### Entries
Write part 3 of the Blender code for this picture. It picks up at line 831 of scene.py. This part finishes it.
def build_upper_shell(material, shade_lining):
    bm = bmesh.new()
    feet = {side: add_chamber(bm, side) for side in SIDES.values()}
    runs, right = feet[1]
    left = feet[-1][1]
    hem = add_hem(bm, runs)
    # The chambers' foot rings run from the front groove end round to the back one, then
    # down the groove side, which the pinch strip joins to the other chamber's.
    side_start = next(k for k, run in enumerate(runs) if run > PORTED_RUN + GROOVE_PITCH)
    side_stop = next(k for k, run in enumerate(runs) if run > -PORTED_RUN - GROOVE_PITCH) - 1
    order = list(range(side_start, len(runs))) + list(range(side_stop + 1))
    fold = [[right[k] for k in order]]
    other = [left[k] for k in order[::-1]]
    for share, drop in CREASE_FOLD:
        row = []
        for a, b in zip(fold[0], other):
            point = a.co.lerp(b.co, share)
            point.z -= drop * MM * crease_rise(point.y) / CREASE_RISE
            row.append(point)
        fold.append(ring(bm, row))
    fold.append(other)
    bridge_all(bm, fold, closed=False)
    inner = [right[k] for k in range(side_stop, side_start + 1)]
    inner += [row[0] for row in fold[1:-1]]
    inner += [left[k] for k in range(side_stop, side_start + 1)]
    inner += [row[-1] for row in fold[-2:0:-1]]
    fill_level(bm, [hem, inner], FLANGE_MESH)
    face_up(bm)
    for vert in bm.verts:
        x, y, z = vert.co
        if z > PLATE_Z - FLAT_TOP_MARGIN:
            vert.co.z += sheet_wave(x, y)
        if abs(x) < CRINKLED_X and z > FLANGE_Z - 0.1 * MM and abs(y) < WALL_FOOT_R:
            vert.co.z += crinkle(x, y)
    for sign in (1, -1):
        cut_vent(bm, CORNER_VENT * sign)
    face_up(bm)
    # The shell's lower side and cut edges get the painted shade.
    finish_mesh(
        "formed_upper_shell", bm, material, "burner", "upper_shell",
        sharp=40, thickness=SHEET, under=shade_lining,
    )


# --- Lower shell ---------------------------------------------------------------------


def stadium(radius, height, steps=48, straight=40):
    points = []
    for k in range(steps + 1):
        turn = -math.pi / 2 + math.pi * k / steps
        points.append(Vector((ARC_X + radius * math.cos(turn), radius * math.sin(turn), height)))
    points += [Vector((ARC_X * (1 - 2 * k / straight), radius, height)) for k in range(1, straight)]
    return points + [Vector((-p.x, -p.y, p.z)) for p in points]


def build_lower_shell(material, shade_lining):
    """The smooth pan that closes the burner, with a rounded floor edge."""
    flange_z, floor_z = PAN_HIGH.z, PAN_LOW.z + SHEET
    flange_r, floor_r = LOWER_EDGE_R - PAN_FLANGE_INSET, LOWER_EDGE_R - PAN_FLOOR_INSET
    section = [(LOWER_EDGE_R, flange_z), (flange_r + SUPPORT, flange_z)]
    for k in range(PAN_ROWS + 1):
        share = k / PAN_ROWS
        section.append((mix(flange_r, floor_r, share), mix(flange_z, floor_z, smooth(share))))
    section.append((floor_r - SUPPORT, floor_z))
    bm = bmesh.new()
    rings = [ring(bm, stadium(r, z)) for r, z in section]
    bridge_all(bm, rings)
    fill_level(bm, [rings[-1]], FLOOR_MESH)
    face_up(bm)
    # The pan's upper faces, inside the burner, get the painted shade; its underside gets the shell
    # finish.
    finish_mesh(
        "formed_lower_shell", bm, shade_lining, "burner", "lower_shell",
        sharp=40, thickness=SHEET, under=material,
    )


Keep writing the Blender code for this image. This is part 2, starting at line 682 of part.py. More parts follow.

### Task objective
Each entry is to be returned in full, character for character.

### Solved problem
Write part 3 of the Blender code for this picture. It picks up at line 831 of scene.py. This part finishes it.
def build_upper_shell(material, shade_lining):
    bm = bmesh.new()
    feet = {side: add_chamber(bm, side) for side in SIDES.values()}
    runs, right = feet[1]
    left = feet[-1][1]
    hem = add_hem(bm, runs)
    # The chambers' foot rings run from the front groove end round to the back one, then
    # down the groove side, which the pinch strip joins to the other chamber's.
    side_start = next(k for k, run in enumerate(runs) if run > PORTED_RUN + GROOVE_PITCH)
    side_stop = next(k for k, run in enumerate(runs) if run > -PORTED_RUN - GROOVE_PITCH) - 1
    order = list(range(side_start, len(runs))) + list(range(side_stop + 1))
    fold = [[right[k] for k in order]]
    other = [left[k] for k in order[::-1]]
    for share, drop in CREASE_FOLD:
        row = []
        for a, b in zip(fold[0], other):
            point = a.co.lerp(b.co, share)
            point.z -= drop * MM * crease_rise(point.y) / CREASE_RISE
            row.append(point)
        fold.append(ring(bm, row))
    fold.append(other)
    bridge_all(bm, fold, closed=False)
    inner = [right[k] for k in range(side_stop, side_start + 1)]
    inner += [row[0] for row in fold[1:-1]]
    inner += [left[k] for k in range(side_stop, side_start + 1)]
    inner += [row[-1] for row in fold[-2:0:-1]]
    fill_level(bm, [hem, inner], FLANGE_MESH)
    face_up(bm)
    for vert in bm.verts:
        x, y, z = vert.co
        if z > PLATE_Z - FLAT_TOP_MARGIN:
            vert.co.z += sheet_wave(x, y)
        if abs(x) < CRINKLED_X and z > FLANGE_Z - 0.1 * MM and abs(y) < WALL_FOOT_R:
            vert.co.z += crinkle(x, y)
    for sign in (1, -1):
        cut_vent(bm, CORNER_VENT * sign)
    face_up(bm)
    # The shell's lower side and cut edges get the painted shade.
    finish_mesh(
        "formed_upper_shell", bm, material, "burner", "upper_shell",
        sharp=40, thickness=SHEET, under=shade_lining,
    )


# --- Lower shell ---------------------------------------------------------------------


def stadium(radius, height, steps=48, straight=40):
    points = []
    for k in range(steps + 1):
        turn = -math.pi / 2 + math.pi * k / steps
        points.append(Vector((ARC_X + radius * math.cos(turn), radius * math.sin(turn), height)))
    points += [Vector((ARC_X * (1 - 2 * k / straight), radius, height)) for k in range(1, straight)]
    return points + [Vector((-p.x, -p.y, p.z)) for p in points]


def build_lower_shell(material, shade_lining):
    """The smooth pan that closes the burner, with a rounded floor edge."""
    flange_z, floor_z = PAN_HIGH.z, PAN_LOW.z + SHEET
    flange_r, floor_r = LOWER_EDGE_R - PAN_FLANGE_INSET, LOWER_EDGE_R - PAN_FLOOR_INSET
    section = [(LOWER_EDGE_R, flange_z), (flange_r + SUPPORT, flange_z)]
    for k in range(PAN_ROWS + 1):
        share = k / PAN_ROWS
        section.append((mix(flange_r, floor_r, share), mix(flange_z, floor_z, smooth(share))))
    section.append((floor_r - SUPPORT, floor_z))
    bm = bmesh.new()
    rings = [ring(bm, stadium(r, z)) for r, z in section]
    bridge_all(bm, rings)
    fill_level(bm, [rings[-1]], FLOOR_MESH)
    face_up(bm)
    # The pan's upper faces, inside the burner, get the painted shade; its underside gets the shell
    # finish.
    finish_mesh(
        "formed_lower_shell", bm, shade_lining, "burner", "lower_shell",
        sharp=40, thickness=SHEET, under=material,
    )


Keep writing the Blender code for this image. This is part 2, starting at line 682 of part.py. More parts follow.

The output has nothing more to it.